When an illusion of reality becomes differentiated sharply, it eventuates in a style. Not being an arithmetic total of absolute qualities, style does not remain constant. It is a dynamic interplay of many impulses brought to a point of crystallization by the creative genius of the actor. Such a complex, if distinctive and appealing enough, itself becomes an impulse for further creative activity. What we often term “formal acting” is a previous means of creating illusion which has coalesced into a fixed form imitable by later generations. Some of the impulses that led the commedia dell’arte to create a Harlequin, a Franca Trippa, and a Dottore were “realistic”; that is, the activities of Italian daily life helped to refine the stage figure. Gradually the types became stock and finally ossified so that they responded less to the impulses of contemporary life and more to the tradition from which they were derived. Perfection and variation of old roles rather than the invention of new devices and characteristics became the custom. By the time these figures came to the hand of Marivaux they had, through the loss of much of their original force, become somewhat precious and self-conscious. Illusion of reality was still achieved, but it was a new kind of illusion, less robust, more sophisticated, less aware of the cry of the street, more attuned to the repartee of the drawing room. Then the acting became “formal,” that is, traditional, conventional, “objective.” But from the germination of the improvised drama to the “decadence” of Marivaux, commedia acting went through several styles. To visualize the style of any single period we have to study a cross section of its theatrical and social conditions.

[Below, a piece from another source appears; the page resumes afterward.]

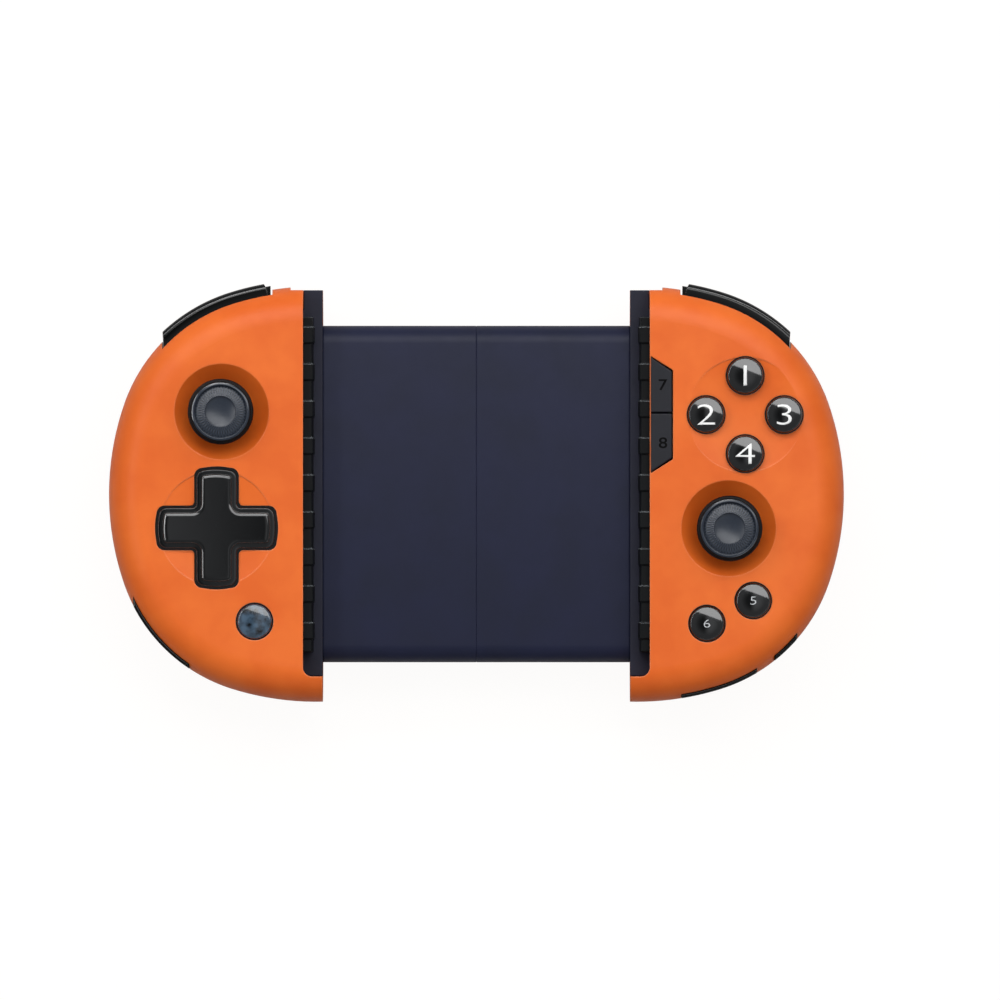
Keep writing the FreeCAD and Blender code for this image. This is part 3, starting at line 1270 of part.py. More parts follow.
rail_place = rack_back + rack_bar + rail_room
axle_hole = rod(zero, zero, tray_low - over_cut, cavity_high, axle_radius)
tray_hollow = box(tray_wall - carrier_reach, carrier_reach - tray_wall,
                  tray_wall - carrier_half, carrier_half - tray_wall, tray_inside,
                  cover_low + over_cut)
rack_slots = [box(-1 * carrier_reach - over_cut, tray_wall * 2 - carrier_reach,
                  rack_back - rail_room, rail_place, tray_inside, cover_low + over_cut),
              box(carrier_reach - tray_wall * 2, carrier_reach + over_cut,
                  -1 * rail_place, rail_room - rack_back, tray_inside, cover_low + over_cut)]
slot_half = size("slot_half", 1.8, "half width of the slots for the springs")
spring_slots = [box(-1 * carrier_reach - over_cut, carrier_reach + over_cut,
                    side * hook_y - slot_half, side * hook_y + slot_half, tray_inside,
                    cover_low + over_cut) for side in (-1, 1)]
ribbon_low = size("ribbon_low", 13.5, "near edge of the ribbon cable along Y")
ribbon_wide = size("ribbon_wide", 4, "width of the ribbon cable")
ribbon_slot = box(-1 * carrier_reach - over_cut, carrier_reach + over_cut,
                  -1 * ribbon_low - ribbon_wide - rail_room, rail_room - ribbon_low,
                  tray_inside, cover_low + over_cut)
rails = [box(tray_wall - carrier_reach, carrier_reach - tray_wall,
             side * (rail_place + rail_thick / 2) - rail_thick / 2,
             side * (rail_place + rail_thick / 2) + rail_thick / 2, tray_low, cover_low)
         for side in (-1, 1)]
tray = cut(box(-1 * carrier_reach, carrier_reach, -1 * carrier_half, carrier_half, tray_low,
               cover_low), [tray_hollow] + rack_slots + spring_slots + [ribbon_slot])
post = rod(zero, zero, tray_low, cover_low + cover_thick, axle_radius)
finish(fuse([tray, post] + rails), "carrier_tray")
finish(cut(box(-1 * carrier_reach, carrier_reach, -1 * carrier_half, carrier_half, cover_low,
               cover_low + cover_thick), [axle_hole]), "carrier_cover")

pinion = start_body("pinion")
root_radius = pitch_radius - gear_module * tooth_deep
tip_radius = pitch_radius + gear_module * tooth_high
blank_sketch = sketch_in(pinion, "XY_Plane", gear_low, [])
draw_circle(blank_sketch, zero, zero, root_radius)
pad(pinion, blank_sketch, gear_high - gear_low)
base_radius = pitch_radius * cos(tooth_angle)
foot_half = size("foot_half", 0.76, "half width of a pinion tooth at its base circle")
peak_half = size("peak_half", 0.2, "half width of a pinion tooth at its tip")
tooth_sketch = sketch_in(pinion, "XY_Plane", gear_low, [[
    (root_radius - gear_module / 2, -1 * foot_half), (base_radius, -1 * foot_half, flank_arc, 1),
    (tip_radius, -1 * peak_half), (tip_radius, peak_half, flank_arc, 1),
    (base_radius, foot_half), (root_radius - gear_module / 2, foot_half)]])
first_tooth = pad(pinion, tooth_sketch, gear_high - gear_low)
teeth = pinion.newObject("PartDesign::PolarPattern", "teeth")
teeth.Originals = [first_tooth]
teeth.Axis = (tooth_sketch, ["N_Axis"])
teeth.Angle = 360
bind(teeth, "Occurrences", tooth_count)
pinion.Tip = teeth
bore_sketch = sketch_in(pinion, "XY_Plane", gear_low, [])
draw_circle(bore_sketch, zero, zero, axle_radius + axle_room)
pocket(pinion, bore_sketch, gear_high - gear_low, reverse=True)
finish(pinion, "pinion")


def rack(side, name):
    """Makes one rack; the other is the same piece turned half round, with side = -1."""
    body = start_body("rack")
    inner_end = -1 * cavity_end
    bar = [(inner_end, rack_back), (rack_end, rack_back), (rack_end, rack_back + rack_bar),
           (inner_end, rack_back + rack_bar)]
    middle = rack_back + rack_bar / 2
    foot = [(inner_end, middle - foot_wide / 2), (inner_end + foot_long, middle - foot_wide / 2),
            (inner_end + foot_long, middle + foot_wide / 2), (inner_end, middle + foot_wide / 2)]
    start = -1 * rack_first * pitch
    tooth = [(start - root_half, rack_back + rack_bar / 2), (start - root_half, rack_back),
             (start - tip_half, rack_back - gear_module * (tooth_high + tooth_deep)),
             (start + tip_half, rack_back - gear_module * (tooth_high + tooth_deep)),
             (start + root_half, rack_back), (start + root_half, rack_back + rack_bar / 2)]
    turned = [[(side * x, side * y) for x, y in outline] for outline in (bar, foot, tooth)]
    pad(body, sketch_in(body, "XY_Plane", gear_low, [turned[0]]), gear_high - gear_low)
    pad(body, sketch_in(body, "XY_Plane", cavity_low, [turned[1]]), cavity_high - cavity_low)
    single = pad(body, sketch_in(body, "XY_Plane", gear_low, [turned[2]]), gear_high - gear_low)
    row = body.newObject("PartDesign::LinearPattern", "teeth")
    row.Originals = [single]
    row.Direction = ([f for f in body.Origin.OriginFeatures if f.Role == "X_Axis"][0], [""])
    row.Reversed = side < 0
    bind(row, "Length", pitch * (rack_teeth - 1))
    bind(row, "Occurrences", rack_teeth)
    body.Tip = row
    finish(body, name)


rack(1, "left_rack")
rack(-1, "right_rack")

# Return springs: two closed-coil extension springs hook over the posts of both halves and
# draw them together. A coil is a tube here, with a bar across each end that holds the hook.
# A flat ribbon cable lies folded beside them.

coil_radius = size("coil_radius", 1.2, "outer radius of a return spring")
coil_wire = size("coil_wire", 0.35, "wire of a return spring")
hook_room = size("hook_room", 0.2, "room of a spring's hook round its post")
hook_in = hook_radius + hook_room
hook_out = hook_in + 2 * coil_wire
coil_reach = hook_x - hook_out + coil_wire / 2
coil_mean = coil_radius - coil_wire / 2
spring_level = (gear_low + gear_high) / 2
springs = []
for side in (-1, 1):
    tube = cut(rod_x(-1 * coil_reach, coil_reach, side * hook_y, spring_level, coil_radius),
               [rod_x(-1 * reach, reach, side * hook_y, spring_level,
                      coil_radius - coil_wire)])
    rings = []
    for end in (-1, 1):
        rings.append(cut(
            rod(end * hook_x, side * hook_y, spring_level - coil_wire,
                spring_level + coil_wire, hook_out),
            [rod(end * hook_x, side * hook_y, gear_low, gear_high, hook_in)]))
    bars = [box(end * coil_reach - coil_wire / 2, end * coil_reach + coil_wire / 2,
                side * hook_y - coil_mean, side * hook_y + coil_mean,
                spring_level - coil_wire / 2, spring_level + coil_wire / 2)
            for end in (-1, 1)]
    springs.append(fuse([tube] + rings + bars))
finish(group(springs), "return_springs")

ribbon_thick = size("ribbon_thick", 0.3, "thickness of the ribbon cable")
ribbon_fold = size("ribbon_fold", 48, "from the seam to the ribbon cable's folds")
level = [gear_low, (gear_low + gear_high - ribbon_thick) / 2, gear_high - ribbon_thick]
ribbon = start_body("ribbon")
end_x = cavity_end - fit_gap
fold_in = ribbon_fold - ribbon_thick
ribbon_profile = sketch_in(ribbon, "XZ_Plane", ribbon_low, [[
    (-1 * end_x, level[0]), (ribbon_fold, level[0]),
    (ribbon_fold, level[1] + ribbon_thick), (-1 * fold_in, level[1] + ribbon_thick),
    (-1 * fold_in, level[2]), (end_x, level[2]),
    (end_x, level[2] + ribbon_thick), (-1 * ribbon_fold, level[2] + ribbon_thick),
    (-1 * ribbon_fold, level[1]), (fold_in, level[1]),
    (fold_in, level[0] + ribbon_thick), (-1 * end_x, level[0] + ribbon_thick)]])
pad(ribbon, ribbon_profile, ribbon_wide)
finish(ribbon, "ribbon_cable")

# Every object has to be sound before anything is written.

doc.recompute()
for item in doc.Objects:
    if "Invalid" in item.State or "Error" in item.State:
        raise RuntimeError(f"{item.Label} failed: {item.State}")
for item in nodes:
    if item.Shape.isNull() or not item.Shape.isValid() or item.Shape.Volume <= 0:
        raise RuntimeError(f"{item.Label} has no sound shape")
for item in nodes:
    item.Shape.exportStep(f"parts/{item.Label}.step")
    print(item.Label, len(item.Shape.Solids), round(item.Shape.Volume, 1))
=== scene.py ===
import math

import bmesh
import bpy
import numpy as np
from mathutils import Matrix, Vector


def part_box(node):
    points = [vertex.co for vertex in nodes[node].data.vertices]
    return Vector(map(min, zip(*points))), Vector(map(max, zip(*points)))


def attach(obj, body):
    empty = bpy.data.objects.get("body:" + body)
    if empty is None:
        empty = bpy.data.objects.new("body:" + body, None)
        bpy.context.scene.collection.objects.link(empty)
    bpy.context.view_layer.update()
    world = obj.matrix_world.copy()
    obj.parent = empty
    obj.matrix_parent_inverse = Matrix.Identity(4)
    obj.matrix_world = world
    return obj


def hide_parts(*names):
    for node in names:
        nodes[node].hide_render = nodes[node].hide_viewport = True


# A telescopic phone gamepad in orange and black, lying on its back with its halves closed.
# The frame gives every rigid piece in metres: X along the stretch, Y up the grips, Z out of
# the face with the sticks and keys.
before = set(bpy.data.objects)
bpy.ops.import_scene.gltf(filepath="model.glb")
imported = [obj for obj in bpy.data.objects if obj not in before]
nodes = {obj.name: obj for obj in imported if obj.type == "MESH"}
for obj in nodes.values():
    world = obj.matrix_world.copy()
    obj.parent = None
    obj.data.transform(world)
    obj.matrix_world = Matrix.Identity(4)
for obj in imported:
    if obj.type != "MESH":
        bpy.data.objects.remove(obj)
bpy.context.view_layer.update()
MM = 0.001

# The shot: the pad is seen square from the front, from far off, a little off centre. The
# room is plain: a pale floor, a softbox, strip lamps, and dim fill light that falls off
# towards -Y. Straight overhead the fill steps from dark over -X to brighter over +X.


def linear(code):
    """Turns a colour written as sRGB hex into linear red, green, blue and alpha."""
    share = np.array([int(code[i:i + 2], 16) for i in (1, 3, 5)]) / 255
    bright = np.where(share <= 0.04045, share / 12.92, ((share + 0.055) / 1.055) ** 2.4)
    return (*bright.tolist(), 1.0)


def add(tree, kind, inputs, **settings):
    """Adds a shader node: settings are its options, inputs are values or sockets by name."""
    made = tree.nodes.new(kind)
    for name, value in settings.items():
        setattr(made, name, value)
    for name, value in inputs.items():
        if isinstance(value, bpy.types.NodeSocket):
            tree.links.new(value, made.inputs[name])
        else:
            made.inputs[name].default_value = value
    return made


def material(name):
    """Opens an empty node material and gives it with its tree and output node."""
    made = bpy.data.materials.new(name)
    made.use_nodes = True
    made.node_tree.nodes.clear()
    return made, made.node_tree, made.node_tree.nodes.new("ShaderNodeOutputMaterial")


scene = bpy.context.scene
scene.view_settings.view_transform = "Standard"
lens = 900.0
sensor = 36.0
picture_width = 235.6 * MM
face_height = 27.0 * MM
centre_x = 5.56 * MM
centre_y = -1.41 * MM
camera_data = bpy.data.cameras.new("photo_camera")
camera_data.lens = lens
camera_data.sensor_width = sensor
camera = bpy.data.objects.new("photo_camera", camera_data)
camera.location = (centre_x, centre_y, face_height + picture_width * lens / sensor)
scene.collection.objects.link(camera)
scene.camera = camera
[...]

Of these conditions there are five which provide the principal clues to an understanding of the Globe acting style. First, there are general intellectual tendencies reflected in the theory and practice of Elizabethan rhetoric. Next, there is the theatrical tradition handed down to the Lord Chamberlain’s men. Thirdly, and continuing the foregoing material, there are the playing conditions under which the company operated. Fourthly, there is the conception of human character and behavior held by society. Lastly, and perhaps most important, there are the playing materials themselves, the characters and actions with which the actors were provided. Cumulatively, the study of these conditions supplies an understanding of the means at the Globe actors’ disposal for creating their “illusion of reality” and, through it, offers an insight into the significance of that illusion.
I. THE RELATION OF TUDOR RHETORIC TO ELIZABETHAN ACTING
Rhetoric played a vital role in the education and life of the Elizabethan man. From its study he could learn all that was known of the art and techniques of oral and written communication. Scholars of the school of formal acting have insisted that seventeenth century works on rhetorical delivery reflect an image of Elizabethan acting. Usually the actor is considered the transmitter, the rhetorician the receiver of influence. This contention has been disputed, as I have pointed out. For the moment, however, let us suppose that there was some connection between oratory and acting. What then does rhetoric teach us of Elizabethan acting? To answer this question Bertram Joseph relies principally upon Bulwer’s double study Chirologia and Chironomia (1644), a late work. But, since we have been considering acting as a dynamic art, it would be well to examine the evidence of sixteenth and early seventeenth century manuals of rhetoric.
Compassed under the heading of rhetoric in the sixteenth century were three of the five parts of classical rhetoric. Inventio and dispositio had been transferred to logic, particularly in the Ramist scheme. Elocutio, memoria, and pronuntiatio remained. However, memoria or the art of memory was generally, though not entirely, ignored. Of the two remaining parts that made up sixteenth century rhetoric, elocutio, or the art of eloquence, and pronuntiatio, or the art of speech and gesture, the former received the almost undivided attention of Elizabethan writers.
Before 1610 only Thomas Wilson in The Art of Rhetorique (1553) and Abraham Fraunce in The Arcadian Rhetorike (1588) treat the art of pronunciation separately. The other writers,[8] except for occasionally defining the term or citing an example, or describing the qualities of a good voice, omit the subject entirely. Even Wilson and Fraunce treat it in summary fashion.
Wilson defines the two parts of the subject, voice and gesture. A praiseworthy voice is “audible, strong, and easie, & apte to order as we liste.” Before an audience orators should start speaking softly, “use meete pausying, and being somewhat heated, rise with their voice, as the tyme & cause shal best require” (Sig. Gg1r). For those with poor voices, attention to diet, practice in singing, and imitation of good speakers are the means of improvement. Gesture, which is a “comely moderacion of the countenaunce, and al other partes of mans body,” should agree with the voice. Altogether, the orator should be cheerful, poised, and moderate in deportment (Sig. Gg2r).
The entire section sets up standards for good pronunciation, but it does not specifically show how they are met. The standards place emphasis on comeliness and grace, on a harmony of speech, gesture, and matter. The actual manner of delivery shall be “as the tyme & cause shal best require.”